Scientists had predicted the extreme run of global temperatures would subside after a warming El Nino event peaked in early 2024, but they have stubbornly lingered well into 2025.
"We are still experiencing extremely high temperatures worldwide. This is an exceptional situation," Robert Vautard, a leading scientist with the United Nations' climate expert panel IPCC, told AFP.
- 'Climate breakdown' -
Scientists warn that every fraction of a degree of global warming increases the intensity and frequency of extreme weather events such as heatwaves, heavy rainfall and droughts.
Climate change is not just about rising temperatures but the knock-on effect of all that extra heat being trapped in the atmosphere and seas by greenhouse gases like carbon dioxide and methane.

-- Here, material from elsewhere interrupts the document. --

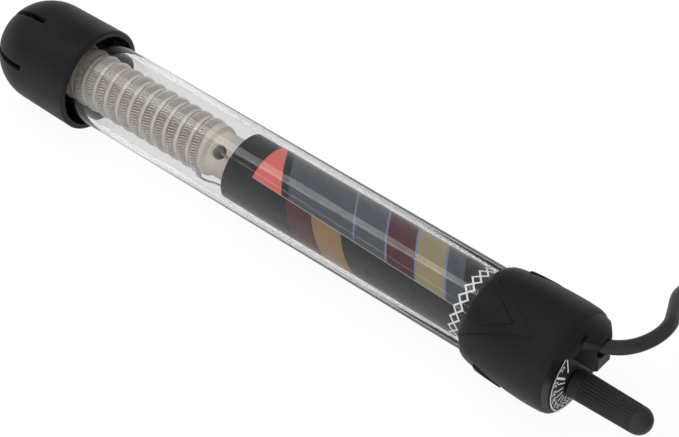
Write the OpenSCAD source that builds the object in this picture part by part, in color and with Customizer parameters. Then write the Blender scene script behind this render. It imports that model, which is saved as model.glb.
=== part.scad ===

Warmer seas mean higher evaporation and greater moisture in the atmosphere, causing heavier deluges and feeding energy into storms.
This also affects global rainfall patterns.
March in Europe was 0.26C above the previous hottest record for the month set in 2014, Copernicus said.
Some parts of the continent experienced the "driest March on record and others their wettest" for about half a century, said Samantha Burgess of the European Centre for Medium-Range Weather Forecasts, which runs the Copernicus climate monitor.
Bill McGuire, a climate scientist from University College London, said the contrasting extremes "shows clearly how a destabilised climate means more and bigger weather extremes".
"As climate breakdown progresses, more broken records are only to be expected," he told AFP.
Elsewhere in March, scientists said that climate change intensified a blistering heatwave across Central Asia and fuelled conditions for extreme rainfall which killed 16 people in Argentina.
- Puzzling heat -
The spectacular surge in global heat pushed 2023 and then 2024 to become the hottest years on record.
Last year was also the first full calendar year to exceed 1.5C -- the safer warming limit agreed by most nations under the Paris climate accord.
This single year breach does not represent a permanent crossing of the 1.5C threshold, which is measured over decades, but scientists have warned the goal is slipping out of reach.
According to Copernicus, global warming reached an estimated 1.36C above pre-industrial levels in October last year.
If the 30-year trend leading up to then continued, the world would hit 1.5C by June 2030.
Scientists are unanimous that burning fossil fuels has largely driven long-term global warming, and that natural climate variability can also influence temperatures from one year to the next.
But they are less certain about what else might have contributed to this record heat spike, or how this impacts our understanding about how climate might behave in future.
Vautard said there were "phenomena that remain to be explained" but the exceptional temperatures still fell within the upper range of scientific projections of climate change.
Experts think changes in global cloud patterns, airborne pollution and Earth's ability to store carbon in natural sinks like forests and oceans could be among factors contributing to the planet overheating.
Copernicus uses billions of measurements from satellites, ships, aircraft and weather stations to aid its climate calculations.
Its records go back to 1940 but other sources of climate data -- such as ice cores, tree rings and coral skeletons -- allow scientists to expand their conclusions using evidence from much further in the past.
Scientists say the current period is likely to be the warmest the Earth has been for the last 125,000 years.